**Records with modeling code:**
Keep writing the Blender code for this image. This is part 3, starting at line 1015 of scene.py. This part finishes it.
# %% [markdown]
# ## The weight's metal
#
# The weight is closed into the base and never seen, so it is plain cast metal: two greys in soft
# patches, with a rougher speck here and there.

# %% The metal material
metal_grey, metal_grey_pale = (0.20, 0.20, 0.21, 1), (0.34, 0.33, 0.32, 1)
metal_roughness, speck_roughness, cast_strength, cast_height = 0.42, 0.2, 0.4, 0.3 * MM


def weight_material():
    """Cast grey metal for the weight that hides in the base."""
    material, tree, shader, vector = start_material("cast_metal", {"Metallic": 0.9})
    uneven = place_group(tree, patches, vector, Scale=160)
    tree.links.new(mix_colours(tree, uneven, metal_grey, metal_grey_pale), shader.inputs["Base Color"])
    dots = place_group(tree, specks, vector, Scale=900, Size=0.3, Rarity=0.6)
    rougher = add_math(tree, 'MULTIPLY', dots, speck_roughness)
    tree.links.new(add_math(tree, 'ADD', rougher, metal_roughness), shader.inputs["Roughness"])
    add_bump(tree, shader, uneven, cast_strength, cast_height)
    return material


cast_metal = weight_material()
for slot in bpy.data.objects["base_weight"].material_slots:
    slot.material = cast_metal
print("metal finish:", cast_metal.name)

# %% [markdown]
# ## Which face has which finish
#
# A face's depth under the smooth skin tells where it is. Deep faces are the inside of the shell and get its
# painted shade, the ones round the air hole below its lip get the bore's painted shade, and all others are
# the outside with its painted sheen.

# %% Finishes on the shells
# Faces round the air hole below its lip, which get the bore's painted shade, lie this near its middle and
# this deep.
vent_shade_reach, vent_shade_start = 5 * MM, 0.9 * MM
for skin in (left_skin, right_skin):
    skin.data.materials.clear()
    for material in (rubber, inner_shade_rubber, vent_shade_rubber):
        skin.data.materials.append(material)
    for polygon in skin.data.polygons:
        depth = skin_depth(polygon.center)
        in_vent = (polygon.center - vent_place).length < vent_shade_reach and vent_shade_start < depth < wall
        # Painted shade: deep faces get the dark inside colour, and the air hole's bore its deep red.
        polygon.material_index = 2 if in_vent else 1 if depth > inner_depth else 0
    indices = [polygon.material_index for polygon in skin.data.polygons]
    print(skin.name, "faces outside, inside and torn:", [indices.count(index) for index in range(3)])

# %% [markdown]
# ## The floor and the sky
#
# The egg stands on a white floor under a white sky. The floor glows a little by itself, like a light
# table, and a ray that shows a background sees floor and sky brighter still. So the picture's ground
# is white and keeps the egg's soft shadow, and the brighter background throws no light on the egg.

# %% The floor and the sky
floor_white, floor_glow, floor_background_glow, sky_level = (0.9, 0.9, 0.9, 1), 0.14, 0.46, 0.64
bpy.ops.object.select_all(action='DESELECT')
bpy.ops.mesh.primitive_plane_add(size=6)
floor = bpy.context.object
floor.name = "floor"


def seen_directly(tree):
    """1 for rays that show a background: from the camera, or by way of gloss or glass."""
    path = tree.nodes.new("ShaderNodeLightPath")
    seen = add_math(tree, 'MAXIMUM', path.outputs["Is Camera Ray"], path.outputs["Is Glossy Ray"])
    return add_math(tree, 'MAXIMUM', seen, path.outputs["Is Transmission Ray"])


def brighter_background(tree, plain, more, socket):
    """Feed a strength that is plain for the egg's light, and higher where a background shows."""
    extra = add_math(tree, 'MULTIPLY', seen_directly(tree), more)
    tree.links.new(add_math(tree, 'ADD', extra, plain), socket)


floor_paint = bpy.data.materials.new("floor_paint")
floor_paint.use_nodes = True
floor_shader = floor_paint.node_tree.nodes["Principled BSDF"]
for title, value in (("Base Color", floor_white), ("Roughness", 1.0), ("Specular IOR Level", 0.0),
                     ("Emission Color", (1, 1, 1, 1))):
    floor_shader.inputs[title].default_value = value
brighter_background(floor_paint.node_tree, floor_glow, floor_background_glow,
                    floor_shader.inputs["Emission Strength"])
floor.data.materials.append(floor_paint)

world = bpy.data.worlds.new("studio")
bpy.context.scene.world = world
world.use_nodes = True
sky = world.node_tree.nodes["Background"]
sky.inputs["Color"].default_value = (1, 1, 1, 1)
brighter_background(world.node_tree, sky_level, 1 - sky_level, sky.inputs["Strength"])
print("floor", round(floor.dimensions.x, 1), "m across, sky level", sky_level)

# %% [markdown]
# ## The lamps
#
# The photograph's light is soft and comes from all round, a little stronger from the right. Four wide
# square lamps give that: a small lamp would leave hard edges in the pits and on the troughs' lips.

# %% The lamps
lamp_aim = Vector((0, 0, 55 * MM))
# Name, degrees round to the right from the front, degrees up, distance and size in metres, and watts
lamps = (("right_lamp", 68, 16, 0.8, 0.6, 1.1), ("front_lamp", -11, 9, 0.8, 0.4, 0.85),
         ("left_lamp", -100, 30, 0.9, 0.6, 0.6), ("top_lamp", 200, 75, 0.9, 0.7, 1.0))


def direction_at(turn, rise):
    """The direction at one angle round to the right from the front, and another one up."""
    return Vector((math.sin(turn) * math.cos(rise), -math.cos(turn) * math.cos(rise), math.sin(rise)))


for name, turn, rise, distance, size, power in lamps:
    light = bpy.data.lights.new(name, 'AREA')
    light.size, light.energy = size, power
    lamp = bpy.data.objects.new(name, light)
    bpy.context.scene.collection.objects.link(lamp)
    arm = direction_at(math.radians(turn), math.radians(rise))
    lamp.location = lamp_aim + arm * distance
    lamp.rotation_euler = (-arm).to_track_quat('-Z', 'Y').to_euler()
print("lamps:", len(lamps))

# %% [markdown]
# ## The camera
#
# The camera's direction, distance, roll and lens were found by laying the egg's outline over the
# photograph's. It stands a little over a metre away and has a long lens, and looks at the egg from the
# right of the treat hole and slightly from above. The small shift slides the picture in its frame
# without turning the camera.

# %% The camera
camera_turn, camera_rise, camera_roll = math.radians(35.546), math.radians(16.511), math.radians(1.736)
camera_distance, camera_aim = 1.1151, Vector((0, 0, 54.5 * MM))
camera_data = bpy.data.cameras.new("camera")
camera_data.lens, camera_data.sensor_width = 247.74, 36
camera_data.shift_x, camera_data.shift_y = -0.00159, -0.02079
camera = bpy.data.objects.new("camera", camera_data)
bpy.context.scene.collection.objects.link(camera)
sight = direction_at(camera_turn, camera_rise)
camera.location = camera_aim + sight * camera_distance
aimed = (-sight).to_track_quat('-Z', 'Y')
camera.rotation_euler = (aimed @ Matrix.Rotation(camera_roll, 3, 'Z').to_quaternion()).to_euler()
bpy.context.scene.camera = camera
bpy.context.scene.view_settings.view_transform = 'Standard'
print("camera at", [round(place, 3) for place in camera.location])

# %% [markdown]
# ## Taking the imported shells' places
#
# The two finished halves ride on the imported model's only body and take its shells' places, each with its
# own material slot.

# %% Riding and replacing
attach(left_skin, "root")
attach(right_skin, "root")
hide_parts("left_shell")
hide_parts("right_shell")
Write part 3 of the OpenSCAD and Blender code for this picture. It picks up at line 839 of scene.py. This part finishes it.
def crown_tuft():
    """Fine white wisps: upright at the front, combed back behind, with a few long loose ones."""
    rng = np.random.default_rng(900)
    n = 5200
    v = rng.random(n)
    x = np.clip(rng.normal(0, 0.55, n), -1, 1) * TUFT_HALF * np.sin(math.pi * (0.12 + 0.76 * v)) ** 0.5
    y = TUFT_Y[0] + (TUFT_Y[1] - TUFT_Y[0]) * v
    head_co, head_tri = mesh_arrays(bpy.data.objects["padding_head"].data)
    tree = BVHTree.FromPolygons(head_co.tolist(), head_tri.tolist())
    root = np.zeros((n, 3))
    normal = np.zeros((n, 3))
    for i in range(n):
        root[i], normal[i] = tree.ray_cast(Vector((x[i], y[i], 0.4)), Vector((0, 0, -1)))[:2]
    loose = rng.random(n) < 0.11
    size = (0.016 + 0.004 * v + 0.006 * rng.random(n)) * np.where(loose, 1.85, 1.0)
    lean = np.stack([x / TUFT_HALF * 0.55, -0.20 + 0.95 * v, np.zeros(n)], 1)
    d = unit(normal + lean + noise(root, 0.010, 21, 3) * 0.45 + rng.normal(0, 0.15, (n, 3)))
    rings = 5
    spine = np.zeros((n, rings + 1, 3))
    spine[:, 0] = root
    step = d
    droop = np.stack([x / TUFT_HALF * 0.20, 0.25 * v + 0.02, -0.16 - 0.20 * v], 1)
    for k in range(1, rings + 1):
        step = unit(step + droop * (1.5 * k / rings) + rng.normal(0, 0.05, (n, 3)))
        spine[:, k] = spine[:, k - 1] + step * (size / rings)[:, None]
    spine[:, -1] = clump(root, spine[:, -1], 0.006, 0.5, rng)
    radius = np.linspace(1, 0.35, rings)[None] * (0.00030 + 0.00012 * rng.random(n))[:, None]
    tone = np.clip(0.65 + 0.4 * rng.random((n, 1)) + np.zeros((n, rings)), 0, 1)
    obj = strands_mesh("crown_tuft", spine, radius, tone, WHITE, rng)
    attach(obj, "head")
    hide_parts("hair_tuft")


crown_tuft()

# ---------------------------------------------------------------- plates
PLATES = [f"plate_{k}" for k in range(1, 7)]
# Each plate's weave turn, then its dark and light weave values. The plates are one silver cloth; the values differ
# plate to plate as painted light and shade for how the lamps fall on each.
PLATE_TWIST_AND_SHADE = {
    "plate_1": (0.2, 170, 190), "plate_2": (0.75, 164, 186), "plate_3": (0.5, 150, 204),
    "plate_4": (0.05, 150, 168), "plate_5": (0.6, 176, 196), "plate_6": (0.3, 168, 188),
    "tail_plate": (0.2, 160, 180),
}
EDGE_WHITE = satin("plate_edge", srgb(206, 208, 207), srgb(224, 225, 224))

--

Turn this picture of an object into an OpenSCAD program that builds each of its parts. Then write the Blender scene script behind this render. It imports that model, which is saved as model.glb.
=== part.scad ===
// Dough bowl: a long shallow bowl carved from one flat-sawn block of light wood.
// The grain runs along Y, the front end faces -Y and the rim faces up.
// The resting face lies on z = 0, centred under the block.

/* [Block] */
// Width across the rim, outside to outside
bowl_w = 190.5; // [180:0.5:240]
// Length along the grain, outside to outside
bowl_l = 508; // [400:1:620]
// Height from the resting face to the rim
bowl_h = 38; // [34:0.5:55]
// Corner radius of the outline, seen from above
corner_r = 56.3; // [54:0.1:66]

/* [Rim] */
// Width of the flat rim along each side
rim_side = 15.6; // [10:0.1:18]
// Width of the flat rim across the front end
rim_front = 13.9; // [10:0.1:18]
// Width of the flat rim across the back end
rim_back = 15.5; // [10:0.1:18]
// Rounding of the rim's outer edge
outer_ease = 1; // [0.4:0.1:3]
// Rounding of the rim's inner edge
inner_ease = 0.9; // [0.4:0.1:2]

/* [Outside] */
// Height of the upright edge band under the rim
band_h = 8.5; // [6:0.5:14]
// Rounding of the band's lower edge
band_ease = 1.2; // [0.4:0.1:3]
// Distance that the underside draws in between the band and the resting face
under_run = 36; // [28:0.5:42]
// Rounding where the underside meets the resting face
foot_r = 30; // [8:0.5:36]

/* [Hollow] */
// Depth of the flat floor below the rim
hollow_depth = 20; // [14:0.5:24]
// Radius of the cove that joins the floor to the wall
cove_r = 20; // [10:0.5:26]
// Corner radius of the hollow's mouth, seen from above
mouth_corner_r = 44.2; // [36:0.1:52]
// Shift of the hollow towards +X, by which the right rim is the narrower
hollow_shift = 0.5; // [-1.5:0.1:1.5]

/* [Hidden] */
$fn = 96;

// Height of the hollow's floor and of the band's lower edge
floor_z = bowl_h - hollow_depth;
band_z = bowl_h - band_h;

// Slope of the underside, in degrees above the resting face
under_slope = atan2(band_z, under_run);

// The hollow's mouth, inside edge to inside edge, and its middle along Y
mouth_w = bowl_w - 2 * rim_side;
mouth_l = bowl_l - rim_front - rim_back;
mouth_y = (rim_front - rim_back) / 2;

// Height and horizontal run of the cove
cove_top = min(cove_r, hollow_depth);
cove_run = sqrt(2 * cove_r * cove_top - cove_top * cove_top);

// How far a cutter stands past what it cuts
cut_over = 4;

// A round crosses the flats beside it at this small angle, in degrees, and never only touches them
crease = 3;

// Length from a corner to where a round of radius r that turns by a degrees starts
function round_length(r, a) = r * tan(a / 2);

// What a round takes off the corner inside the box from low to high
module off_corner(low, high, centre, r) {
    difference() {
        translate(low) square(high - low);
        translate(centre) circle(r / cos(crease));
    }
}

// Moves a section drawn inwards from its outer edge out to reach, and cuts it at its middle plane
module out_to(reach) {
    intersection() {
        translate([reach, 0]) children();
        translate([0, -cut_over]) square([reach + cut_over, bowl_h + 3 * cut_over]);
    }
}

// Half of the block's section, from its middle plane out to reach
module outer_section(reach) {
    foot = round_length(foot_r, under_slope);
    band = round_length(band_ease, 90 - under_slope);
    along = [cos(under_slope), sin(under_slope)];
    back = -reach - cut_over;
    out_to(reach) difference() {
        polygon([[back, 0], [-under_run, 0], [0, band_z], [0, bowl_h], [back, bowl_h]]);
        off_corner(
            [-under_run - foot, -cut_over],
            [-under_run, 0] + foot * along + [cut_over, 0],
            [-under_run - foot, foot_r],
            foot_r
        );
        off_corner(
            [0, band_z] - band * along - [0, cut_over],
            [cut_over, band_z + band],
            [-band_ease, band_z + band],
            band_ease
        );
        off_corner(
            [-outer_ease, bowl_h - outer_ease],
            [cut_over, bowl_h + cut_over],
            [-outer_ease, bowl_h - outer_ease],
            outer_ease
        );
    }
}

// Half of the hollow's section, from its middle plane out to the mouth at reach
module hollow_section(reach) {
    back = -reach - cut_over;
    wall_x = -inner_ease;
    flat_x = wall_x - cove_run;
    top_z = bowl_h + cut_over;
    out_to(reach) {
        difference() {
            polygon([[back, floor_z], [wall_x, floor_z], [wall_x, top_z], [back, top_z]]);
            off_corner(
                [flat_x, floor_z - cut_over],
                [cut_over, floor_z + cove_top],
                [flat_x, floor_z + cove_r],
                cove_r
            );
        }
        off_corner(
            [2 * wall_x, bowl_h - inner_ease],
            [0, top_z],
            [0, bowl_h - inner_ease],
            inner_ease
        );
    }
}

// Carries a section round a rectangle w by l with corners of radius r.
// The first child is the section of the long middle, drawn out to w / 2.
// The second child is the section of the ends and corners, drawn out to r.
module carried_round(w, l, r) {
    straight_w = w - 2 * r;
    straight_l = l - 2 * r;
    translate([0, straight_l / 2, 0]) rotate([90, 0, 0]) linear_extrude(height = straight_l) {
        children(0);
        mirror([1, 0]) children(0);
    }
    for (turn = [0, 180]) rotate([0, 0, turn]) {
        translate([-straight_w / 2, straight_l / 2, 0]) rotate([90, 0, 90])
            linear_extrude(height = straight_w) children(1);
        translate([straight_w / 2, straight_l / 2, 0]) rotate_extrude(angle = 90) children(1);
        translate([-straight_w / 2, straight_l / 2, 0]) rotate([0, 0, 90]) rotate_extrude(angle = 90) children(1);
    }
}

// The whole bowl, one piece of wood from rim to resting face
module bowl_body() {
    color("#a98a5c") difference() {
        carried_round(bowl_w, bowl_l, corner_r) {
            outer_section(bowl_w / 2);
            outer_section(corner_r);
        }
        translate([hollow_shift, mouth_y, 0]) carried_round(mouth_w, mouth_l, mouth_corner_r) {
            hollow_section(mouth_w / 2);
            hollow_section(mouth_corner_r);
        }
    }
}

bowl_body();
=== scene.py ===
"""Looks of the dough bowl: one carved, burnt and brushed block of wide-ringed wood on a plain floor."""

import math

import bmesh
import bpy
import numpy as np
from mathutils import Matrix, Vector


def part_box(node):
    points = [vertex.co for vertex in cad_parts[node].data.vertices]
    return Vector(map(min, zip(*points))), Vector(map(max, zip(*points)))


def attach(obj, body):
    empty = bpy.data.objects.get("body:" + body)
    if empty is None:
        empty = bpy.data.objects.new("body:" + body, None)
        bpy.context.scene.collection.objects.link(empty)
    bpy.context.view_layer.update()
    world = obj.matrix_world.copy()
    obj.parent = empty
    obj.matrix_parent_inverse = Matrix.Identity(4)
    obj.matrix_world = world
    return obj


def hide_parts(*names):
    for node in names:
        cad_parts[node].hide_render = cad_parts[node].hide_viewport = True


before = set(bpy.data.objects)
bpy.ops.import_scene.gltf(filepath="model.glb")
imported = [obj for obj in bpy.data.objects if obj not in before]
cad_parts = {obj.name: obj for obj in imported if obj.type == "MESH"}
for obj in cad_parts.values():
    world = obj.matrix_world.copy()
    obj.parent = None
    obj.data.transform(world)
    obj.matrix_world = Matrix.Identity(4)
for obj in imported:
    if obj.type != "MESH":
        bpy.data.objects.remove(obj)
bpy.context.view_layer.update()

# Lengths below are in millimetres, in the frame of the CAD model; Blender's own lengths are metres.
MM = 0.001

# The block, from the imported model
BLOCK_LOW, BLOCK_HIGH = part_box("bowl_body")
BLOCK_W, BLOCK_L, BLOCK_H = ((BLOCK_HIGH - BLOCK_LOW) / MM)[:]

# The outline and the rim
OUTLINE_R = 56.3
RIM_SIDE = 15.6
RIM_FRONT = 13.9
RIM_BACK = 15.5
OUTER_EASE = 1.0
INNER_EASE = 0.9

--

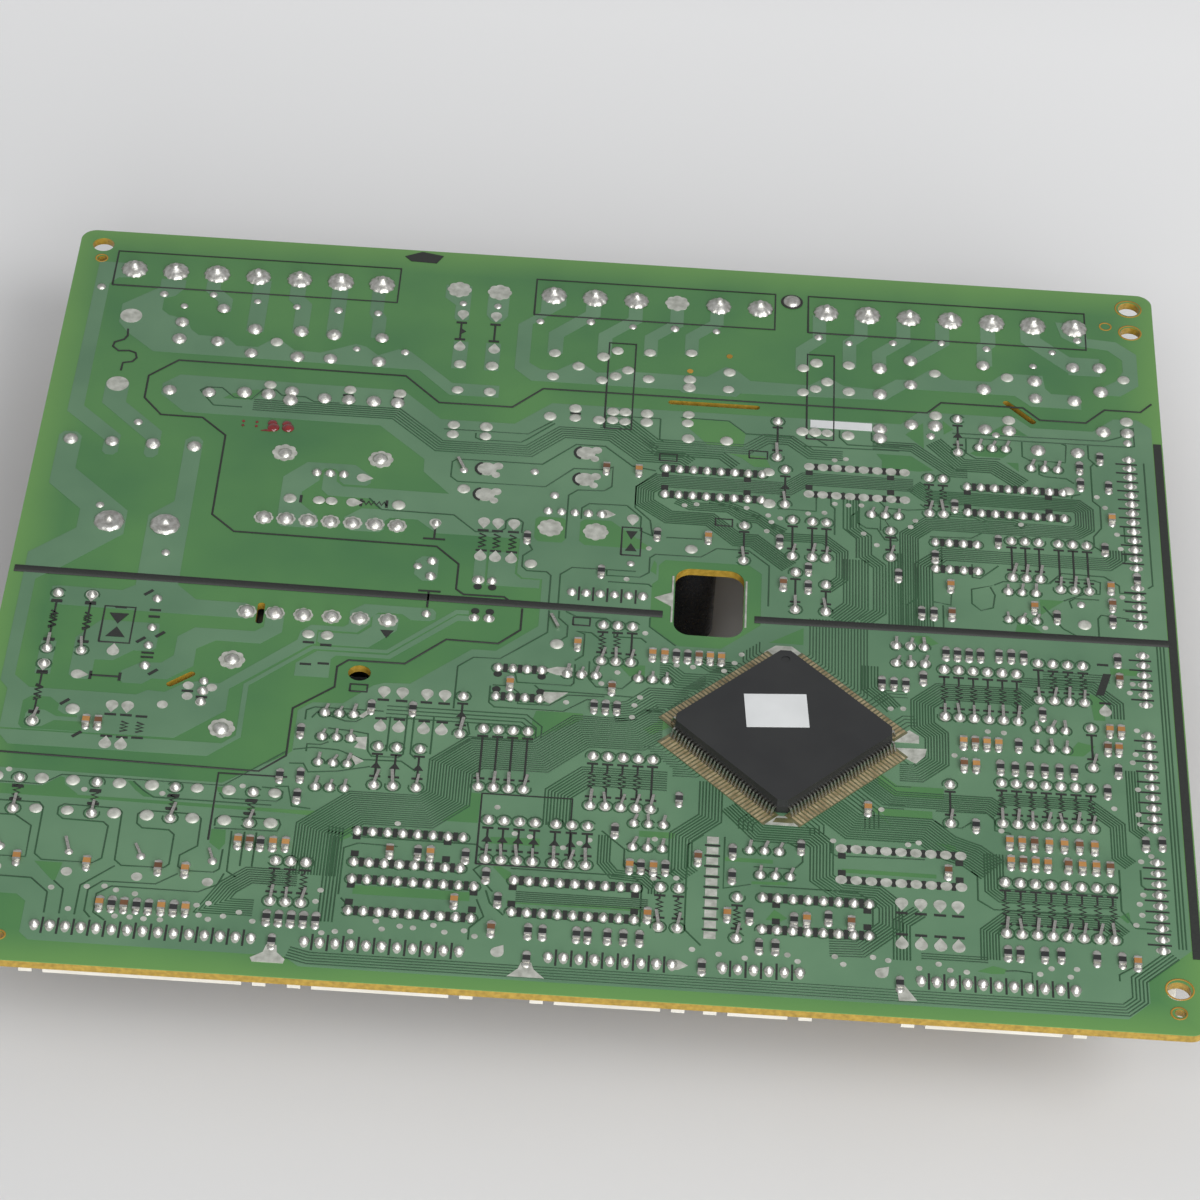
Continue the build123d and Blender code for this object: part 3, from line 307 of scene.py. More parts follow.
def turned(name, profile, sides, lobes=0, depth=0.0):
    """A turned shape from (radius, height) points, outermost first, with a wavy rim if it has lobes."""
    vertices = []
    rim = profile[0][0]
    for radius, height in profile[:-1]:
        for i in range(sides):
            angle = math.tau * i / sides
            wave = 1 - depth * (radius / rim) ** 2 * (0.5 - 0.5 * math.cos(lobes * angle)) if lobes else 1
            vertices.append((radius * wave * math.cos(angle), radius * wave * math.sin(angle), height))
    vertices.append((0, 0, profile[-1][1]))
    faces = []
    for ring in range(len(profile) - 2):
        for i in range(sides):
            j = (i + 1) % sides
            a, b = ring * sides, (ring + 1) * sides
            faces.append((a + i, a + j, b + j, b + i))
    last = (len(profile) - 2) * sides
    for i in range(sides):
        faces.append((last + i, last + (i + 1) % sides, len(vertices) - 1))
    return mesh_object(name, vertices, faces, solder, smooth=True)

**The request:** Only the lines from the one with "to resting face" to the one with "before = set(bpy.data.objects)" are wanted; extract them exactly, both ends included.

**Task output:**
// The whole bowl, one piece of wood from rim to resting face
module bowl_body() {
    color("#a98a5c") difference() {
        carried_round(bowl_w, bowl_l, corner_r) {
            outer_section(bowl_w / 2);
            outer_section(corner_r);
        }
        translate([hollow_shift, mouth_y, 0]) carried_round(mouth_w, mouth_l, mouth_corner_r) {
            hollow_section(mouth_w / 2);
            hollow_section(mouth_corner_r);
        }
    }
}

bowl_body();
=== scene.py ===
"""Looks of the dough bowl: one carved, burnt and brushed block of wide-ringed wood on a plain floor."""

import math

import bmesh
import bpy
import numpy as np
from mathutils import Matrix, Vector


def part_box(node):
    points = [vertex.co for vertex in cad_parts[node].data.vertices]
    return Vector(map(min, zip(*points))), Vector(map(max, zip(*points)))


def attach(obj, body):
    empty = bpy.data.objects.get("body:" + body)
    if empty is None:
        empty = bpy.data.objects.new("body:" + body, None)
        bpy.context.scene.collection.objects.link(empty)
    bpy.context.view_layer.update()
    world = obj.matrix_world.copy()
    obj.parent = empty
    obj.matrix_parent_inverse = Matrix.Identity(4)
    obj.matrix_world = world
    return obj


def hide_parts(*names):
    for node in names:
        cad_parts[node].hide_render = cad_parts[node].hide_viewport = True


before = set(bpy.data.objects)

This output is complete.